Even though he's not competing right now, Juneau-Douglas High School senior Jake Kreuzenstein said he was paying attention to Walker while sitting in his lifeguard's chair during the meet and clinic. Over the years, Kreuzenstein has seen other Olympians come through town, such as Tom Jager and Chad Carvin.
"Totally, you get inspired," said Kreuzenstein, who helped the Crimson Bear boys swim team share a state title in November. "To be in here with these guys and seeing what they've accomplished, I always thought I got a lot out of it. I'm not swimming now - I'm 18 and I have to focus on getting ready for college - but I'm still paying attention. I feel pretty lucky to have seen these guys. I've seen other Olympians at meets down south, but going somewhere and seeing an Olympian is a lot different than having them come to you."

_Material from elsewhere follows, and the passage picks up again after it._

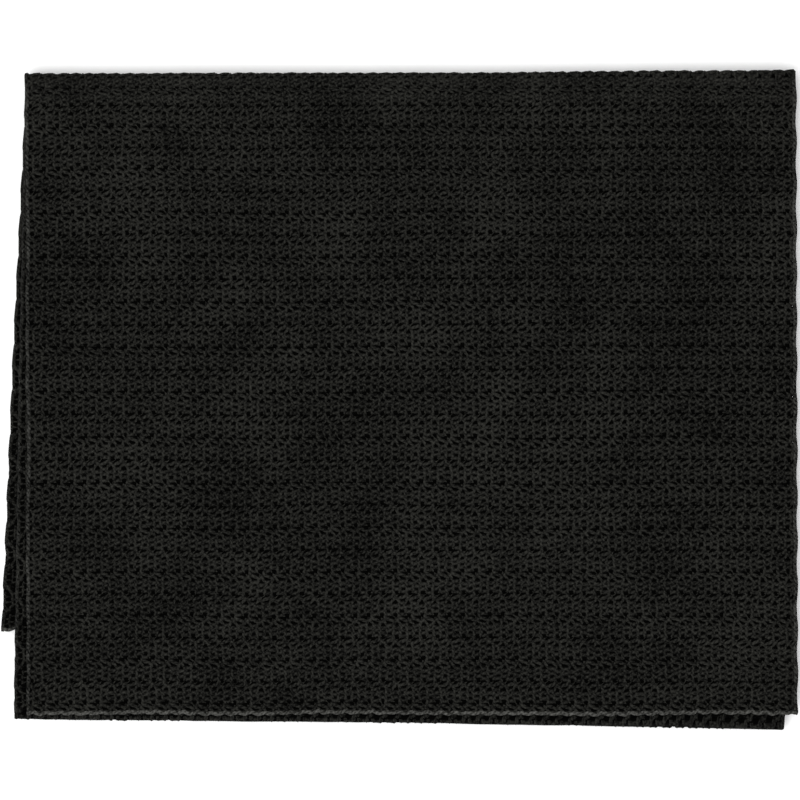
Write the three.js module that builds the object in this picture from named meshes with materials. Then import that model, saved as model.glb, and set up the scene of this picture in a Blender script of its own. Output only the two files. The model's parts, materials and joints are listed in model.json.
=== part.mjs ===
// A wide knitted neckcloth, folded to and fro into a stack of four layers and laid flat.
// Millimetres, +Z up. X runs along the folds and Y up the panels. The stack stands on Z = 0,
// with the origin under the middle of its outline.
import * as THREE from "three";

// ---- Driving dimensions -------------------------------------------------------------------

const CLOTH_WIDTH = 300; // selvedge to selvedge
const LAYER_THICKNESS = 2.0; // one layer of the knit, ridges included
const LAYER_GAP = 0.3; // air between two layers, and between a panel and its fold
const EDGE_CHAIN_WIDTH = 1.4; // the chain of stitches that closes each free end
const SELVEDGE_WAVE_PITCH = 17.2; // one wave of the selvedge for each two rows of ridges
const SELVEDGE_WAVE_DEPTH = 0.5; // crest to trough
const SELVEDGE_STEPS_PER_WAVE = 6;
const ARC_STEPS = 10; // facets round half a turn

// Each line crosses the cloth from selvedge to selvedge. Its middle is at x, y, and it slants by
// so many degrees from X. The layers aren't laid quite square on each other.
const TOP_LINE = { x: 4.2, y: 125.25, slant: 0 };
const BOTTOM_LINE = { x: 0.6, y: -123.5, slant: -0.67 };
const FRONT_END_LINE = { x: 4.8, y: -122.0, slant: 0 };
const BACK_END_LINE = { x: -4.5, y: -89.7, slant: 0 };

// ---- Worked-out sizes ---------------------------------------------------------------------

const LAYER_PITCH = LAYER_THICKNESS + LAYER_GAP;
const FOLD_OUTER_RADIUS = LAYER_THICKNESS + LAYER_GAP / 2;
const FOLD_INNER_RADIUS = LAYER_GAP / 2;
const END_INSET = EDGE_CHAIN_WIDTH + LAYER_GAP;

// Layers are counted from the surface that the stack lies on.
const BACK_LAYER = 0;
const THIRD_LAYER = 1;
const SECOND_LAYER = 2;
const FRONT_LAYER = 3;

const UP = 1;
const DOWN = -1;

// ---- Finish -------------------------------------------------------------------------------

/** Black yarn, as one material for each mesh. */
function yarn(colour) {
  return new THREE.MeshStandardMaterial({ color: colour, roughness: 0.75, metalness: 0 });
}

const KNIT_BLACK = 0x1c1b1a;
const FOLD_BLACK = 0x232221;
const CHAIN_BLACK = 0x2b2a28;

// ---- Lines across the cloth ---------------------------------------------------------------

/** The point of a line that lies along from its middle and off to its upper side. */
function pointOn(line, along, off = 0) {
  const slant = THREE.MathUtils.degToRad(line.slant);
  return new THREE.Vector2(
    line.x + along * Math.cos(slant) - off * Math.sin(slant),
    line.y + along * Math.sin(slant) + off * Math.cos(slant),
  );
}

/** Height of the underside of a layer. */
function layerBottom(layer) {
  return layer * LAYER_PITCH;
}

// ---- Sub-parts ----------------------------------------------------------------------------

/** How far the selvedge lies inside the cloth's full width at a share of a panel's length. */
function selvedgeWave(share, waves) {
  return (SELVEDGE_WAVE_DEPTH / 2) * (1 - Math.cos(2 * Math.PI * waves * share));
}

/** The two selvedge points of each step up a panel, from its lower edge to its upper edge. */
function panelSteps(upper, upperInset, lower, lowerInset) {
  const length = pointOn(upper, 0, -upperInset).distanceTo(pointOn(lower, 0, lowerInset));
  const waves = Math.max(1, Math.round(length / SELVEDGE_WAVE_PITCH));
  const count = waves * SELVEDGE_STEPS_PER_WAVE;
  return Array.from({ length: count + 1 }, (_, step) => {
    const share = step / count;
    const reach = CLOTH_WIDTH / 2 - selvedgeWave(share, waves);
    return [-reach, reach].map((along) =>
      pointOn(lower, along, lowerInset).lerp(pointOn(upper, along, -upperInset), share),
    );
  });
}

/** A flat closed slab from its left and right points, step by step. */
function slab(steps, thickness) {
  const corners = steps.flatMap(([left, right]) => [
    [left.x, left.y, 0],
    [right.x, right.y, 0],
    [left.x, left.y, thickness],
    [right.x, right.y, thickness],
  ]);
  const last = 4 * (steps.length - 1);
  const faces = [0, 1, 3, 0, 3, 2, last, last + 2, last + 3, last, last + 3, last + 1];
  for (let near = 0; near < last; near += 4) {
    const far = near + 4;
    faces.push(near, far, far + 1, near, far + 1, near + 1); // underside
    faces.push(near + 2, near + 3, far + 3, near + 2, far + 3, far + 2); // upper side
    faces.push(near, near + 2, far + 2, near, far + 2, far); // left selvedge
    faces.push(near + 1, far + 1, far + 3, near + 1, far + 3, near + 3); // right selvedge
  }
  const geometry = new THREE.BufferGeometry();
  geometry.setAttribute("position", new THREE.Float32BufferAttribute(corners.flat(), 3));
  geometry.setIndex(faces);
  geometry.computeVertexNormals();
  return geometry;
}

/** One flat panel of the knit between an upper and a lower line. */
function panel(name, layer, upper, upperInset, lower, lowerInset) {
  const geometry = slab(panelSteps(upper, upperInset, lower, lowerInset), LAYER_THICKNESS);
  const mesh = new THREE.Mesh(geometry, yarn(KNIT_BLACK));
  mesh.name = name;
  mesh.position.z = layerBottom(layer);
  return mesh;
}

/** A bar along a line, from its section in the plane of (outwards from the line, height). */
function bar(name, section, line, side, height, colour) {
  const geometry = new THREE.ExtrudeGeometry(section, {
    depth: CLOTH_WIDTH,
    bevelEnabled: false,
    curveSegments: ARC_STEPS,
  });
  geometry.translate(0, 0, -CLOTH_WIDTH / 2);
  geometry.applyMatrix4(
    new THREE.Matrix4().makeBasis(
      new THREE.Vector3(0, 1, 0),
      new THREE.Vector3(0, 0, 1),
      new THREE.Vector3(1, 0, 0),
    ),
  );
  const mesh = new THREE.Mesh(geometry, yarn(colour));
  mesh.name = name;
  mesh.position.set(line.x, line.y, height);
  mesh.rotation.z = THREE.MathUtils.degToRad(line.slant) + (side === UP ? 0 : Math.PI);
  return mesh;
}

/** The bend that joins one layer to the next above it, round a line. */
function fold(name, lowerLayer, line, side) {
  const quarter = Math.PI / 2;
  const section = new THREE.Shape();
  section.absarc(0, 0, FOLD_OUTER_RADIUS, -quarter, quarter, false);
  section.absarc(0, 0, FOLD_INNER_RADIUS, quarter, -quarter, true);
  const height = layerBottom(lowerLayer) + FOLD_OUTER_RADIUS;
  return bar(name, section, line, side, height, FOLD_BLACK);
}

/** The chain of stitches that closes a free end: flat towards the cloth and round outside. */
function edgeChain(name, layer, line) {
  const round = LAYER_THICKNESS / 2;
  const flat = Math.max(EDGE_CHAIN_WIDTH - round, 0);
  const reach = EDGE_CHAIN_WIDTH - flat;
  const section = new THREE.Shape();
  section.moveTo(-EDGE_CHAIN_WIDTH, -round);
  section.lineTo(-reach, -round);
  section.absellipse(-reach, 0, reach, round, -Math.PI / 2, Math.PI / 2, false);
  section.lineTo(-EDGE_CHAIN_WIDTH, round);
  section.closePath();
  return bar(name, section, line, DOWN, layerBottom(layer) + round, CHAIN_BLACK);
}

// ---- Assembly -----------------------------------------------------------------------------

const neckcloth = new THREE.Group();
neckcloth.add(
  panel("back_panel", BACK_LAYER, TOP_LINE, LAYER_GAP, BACK_END_LINE, END_INSET),
  panel("third_panel", THIRD_LAYER, TOP_LINE, LAYER_GAP, BOTTOM_LINE, LAYER_GAP),
  panel("second_panel", SECOND_LAYER, TOP_LINE, LAYER_GAP, BOTTOM_LINE, LAYER_GAP),
  panel("front_panel", FRONT_LAYER, TOP_LINE, LAYER_GAP, FRONT_END_LINE, END_INSET),
  fold("top_back_fold", BACK_LAYER, TOP_LINE, UP),
  fold("bottom_fold", THIRD_LAYER, BOTTOM_LINE, DOWN),
  fold("top_front_fold", SECOND_LAYER, TOP_LINE, UP),
  edgeChain("cast_on_edge", BACK_LAYER, BACK_END_LINE),
  edgeChain("cast_off_edge", FRONT_LAYER, FRONT_END_LINE),
);

// The outline's middle goes to the origin, whatever the sizes are.
neckcloth.updateMatrixWorld(true);
const outlineMiddle = new THREE.Box3().setFromObject(neckcloth, true).getCenter(new THREE.Vector3());
neckcloth.position.set(-outlineMiddle.x, -outlineMiddle.y, 0);

export default neckcloth;
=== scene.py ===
"""A black openwork neckcloth, knitted in one strip, folded to and fro and laid flat.

The cloth is worked out flat first, in its own coordinates: across from selvedge to selvedge, up
the strip from the cast-off edge to the cast-on edge, and out of the face. Geometry nodes repeat one
column of stitches over the width and turn its paths into yarn. Each stretch of the cloth is then
laid on its CAD panel or bent round its fold. Everything is in metres unless a name says otherwise.
"""

from __future__ import annotations

import json
import logging
import math
from collections.abc import Iterable, Mapping, Sequence
from dataclasses import dataclass, field, fields
from enum import Enum
from typing import ClassVar

import bpy
import numpy as np
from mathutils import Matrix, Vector

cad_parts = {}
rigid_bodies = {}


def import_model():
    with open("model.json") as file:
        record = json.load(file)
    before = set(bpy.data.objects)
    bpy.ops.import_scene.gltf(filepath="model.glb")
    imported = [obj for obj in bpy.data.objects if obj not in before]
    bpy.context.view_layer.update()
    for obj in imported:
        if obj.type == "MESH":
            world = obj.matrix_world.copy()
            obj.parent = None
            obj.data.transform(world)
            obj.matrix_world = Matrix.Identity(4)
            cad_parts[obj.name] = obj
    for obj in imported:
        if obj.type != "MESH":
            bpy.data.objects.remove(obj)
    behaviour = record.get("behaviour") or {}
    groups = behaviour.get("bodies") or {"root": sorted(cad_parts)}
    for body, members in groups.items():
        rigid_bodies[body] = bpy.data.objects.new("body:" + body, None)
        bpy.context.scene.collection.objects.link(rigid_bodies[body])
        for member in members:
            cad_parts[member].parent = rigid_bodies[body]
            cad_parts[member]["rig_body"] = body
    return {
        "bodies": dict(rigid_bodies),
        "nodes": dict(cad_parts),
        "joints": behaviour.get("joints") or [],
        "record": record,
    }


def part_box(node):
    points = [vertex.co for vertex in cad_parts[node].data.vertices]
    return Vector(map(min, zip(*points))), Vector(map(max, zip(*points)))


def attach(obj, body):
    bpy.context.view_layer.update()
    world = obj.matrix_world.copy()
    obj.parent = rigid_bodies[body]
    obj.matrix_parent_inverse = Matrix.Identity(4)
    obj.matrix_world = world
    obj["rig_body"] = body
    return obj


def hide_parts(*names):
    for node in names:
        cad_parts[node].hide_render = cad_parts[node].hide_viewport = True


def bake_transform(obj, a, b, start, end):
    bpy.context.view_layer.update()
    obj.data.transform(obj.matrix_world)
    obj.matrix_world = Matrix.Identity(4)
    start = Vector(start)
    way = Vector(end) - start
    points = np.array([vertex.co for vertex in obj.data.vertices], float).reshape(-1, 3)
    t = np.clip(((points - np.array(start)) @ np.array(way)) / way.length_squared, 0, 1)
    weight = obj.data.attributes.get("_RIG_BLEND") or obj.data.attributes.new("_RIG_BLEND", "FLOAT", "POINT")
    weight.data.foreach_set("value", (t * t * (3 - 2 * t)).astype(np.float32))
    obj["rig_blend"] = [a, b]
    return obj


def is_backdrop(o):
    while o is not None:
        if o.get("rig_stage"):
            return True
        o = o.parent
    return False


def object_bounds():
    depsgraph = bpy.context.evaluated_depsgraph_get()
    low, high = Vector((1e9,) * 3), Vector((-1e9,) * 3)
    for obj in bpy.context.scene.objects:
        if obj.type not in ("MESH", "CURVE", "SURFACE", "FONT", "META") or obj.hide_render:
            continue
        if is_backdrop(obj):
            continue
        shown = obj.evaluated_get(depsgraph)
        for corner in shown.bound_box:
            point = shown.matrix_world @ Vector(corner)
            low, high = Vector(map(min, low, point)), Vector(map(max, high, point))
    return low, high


LOG = logging.getLogger("neckcloth")
MM = 0.001
MAP_NAME = "OFBake"

Colour = tuple[float, float, float, float]
Path = tuple[tuple[float, float, float], ...]


class Detail(Enum):
    """How finely the yarn is made: the sides of its strands and how many points they skip."""

    FINE = (5, 0)
    PLAIN = (4, 4)

    @property
    def sides(self) -> int:
        """How many sides a long strand has."""
        return self.value[0]

    @property
    def skips(self) -> int:
        """How many of each band's first points a long strand leaves out, every second one."""
        return self.value[1]


# ---- Node trees ---------------------------------------------------------------------------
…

Walker, 26, grew up in Verona, Wis., but now lives in Austin, Texas, where he trains with University of Texas coach Eddie Reese. Walker is one of the most-decorated swimmers in the history of the Texas Longhorns, earning 25 all-American awards, winning back-to-back NCAA titles in the 100-yard backstroke and setting the NCAA record of 19.08 seconds in the 50-yard freestyle. He was the Swimmer of the Year at the 1997 NCAA Championships, despite being slowed by a broken hand on the second day of competition.
In 2000, Walker made the U.S. Swim Team and headed to the Sydney Olympics. He won a gold medal in the 400-meter medley relay, a silver medal in the 400-meter freestyle relay, finished fifth in the 100-meter freestyle and was sixth in the 100-meter backstroke. Earlier this month, Walker won the 100-meter freestyle in a meet with Australia called the Duel in the Pool. He is in training for the 2003 World Championships in Barcelona, Spain, and hopes to make the 2004 Olympics in Athens, Greece.

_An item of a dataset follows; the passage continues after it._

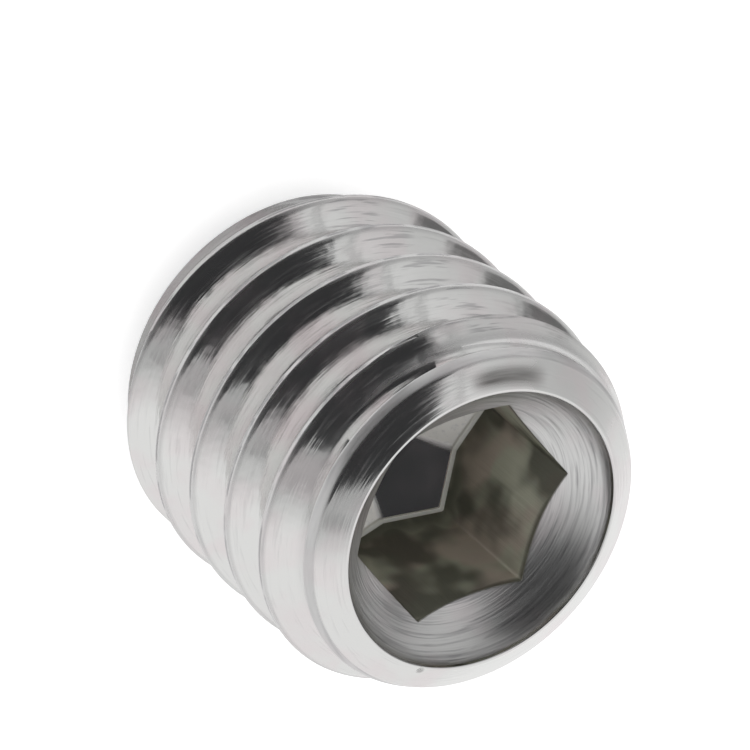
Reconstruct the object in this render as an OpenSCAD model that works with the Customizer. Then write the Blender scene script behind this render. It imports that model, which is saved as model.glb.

"I didn't swim well at the Olympics," Walker told the swimmers during Sunday's clinic (there was a separate clinic on Saturday). "If I would have swum my best times, I would have been third in my individual events."

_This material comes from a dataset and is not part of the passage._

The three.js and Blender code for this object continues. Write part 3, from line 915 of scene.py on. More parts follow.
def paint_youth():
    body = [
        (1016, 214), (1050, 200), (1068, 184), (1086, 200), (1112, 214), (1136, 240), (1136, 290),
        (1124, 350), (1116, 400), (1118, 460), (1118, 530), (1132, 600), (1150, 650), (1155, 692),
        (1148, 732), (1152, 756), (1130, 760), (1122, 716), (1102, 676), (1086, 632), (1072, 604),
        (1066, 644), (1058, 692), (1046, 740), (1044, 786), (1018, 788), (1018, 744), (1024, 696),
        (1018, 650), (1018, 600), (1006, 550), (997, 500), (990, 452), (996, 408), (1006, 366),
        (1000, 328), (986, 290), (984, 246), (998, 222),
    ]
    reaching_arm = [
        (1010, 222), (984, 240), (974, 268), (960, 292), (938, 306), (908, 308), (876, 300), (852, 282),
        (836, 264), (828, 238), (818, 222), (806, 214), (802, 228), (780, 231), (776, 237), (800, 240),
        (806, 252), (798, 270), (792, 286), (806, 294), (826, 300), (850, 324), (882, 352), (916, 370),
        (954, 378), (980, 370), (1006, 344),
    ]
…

During the clinic, the young swimmers asked Walker all kinds of questions - about the Olympic Village, his favorite foods (he has a sweet tooth, but his favorite healthy food is a smoothie with everything in it, including spinach, carrots and oranges), what kind of grades he had (a 3.5 GPA in high school, but he had to study really hard), what other sports he played (soccer and hockey as a kid, golf, cycling, ultimate Frisbee and fishing now) and what he does for his job (swimming). Walker then took the kids into the pool and demonstrated some strokes.
While he was in town, Walker said he and his wife, April, got to go fishing and his wife caught a salmon on Sunday morning. Walker's Web site, http://www.swimwalker.com, has several photos of him catching bass in Texas. Walker said he plans to put the salmon photo with the other fishing photos.
"I love fishing," Walker said. "In Texas, all we have is bass, though."
David Maker, the new coach of Juneau's Glacier Swim Club, arrived in town earlier in the week and said he was impressed with the program. Maker is from Michigan, but most recently was an assistant coach for Wooster College in Ohio, an NCAA Division III school.
"First and foremost, everyone's given me a warm welcome," Maker said. "There's a lot of talented kids here. In the Midwest, we might arrange for an Olympian to come in for our own team, but never a regional thing like this. I had one day to work with the team before Neil got here, and he said some of the same things I said. Instant credibility.
"The single-most thing I've learned about up here is it's a swimming community and all the other coaches help each other and the kids have friends from other teams. In Michigan and Ohio, the coaches are more competitive and you're worried they might steal your kids away. I wish it was like this in more places."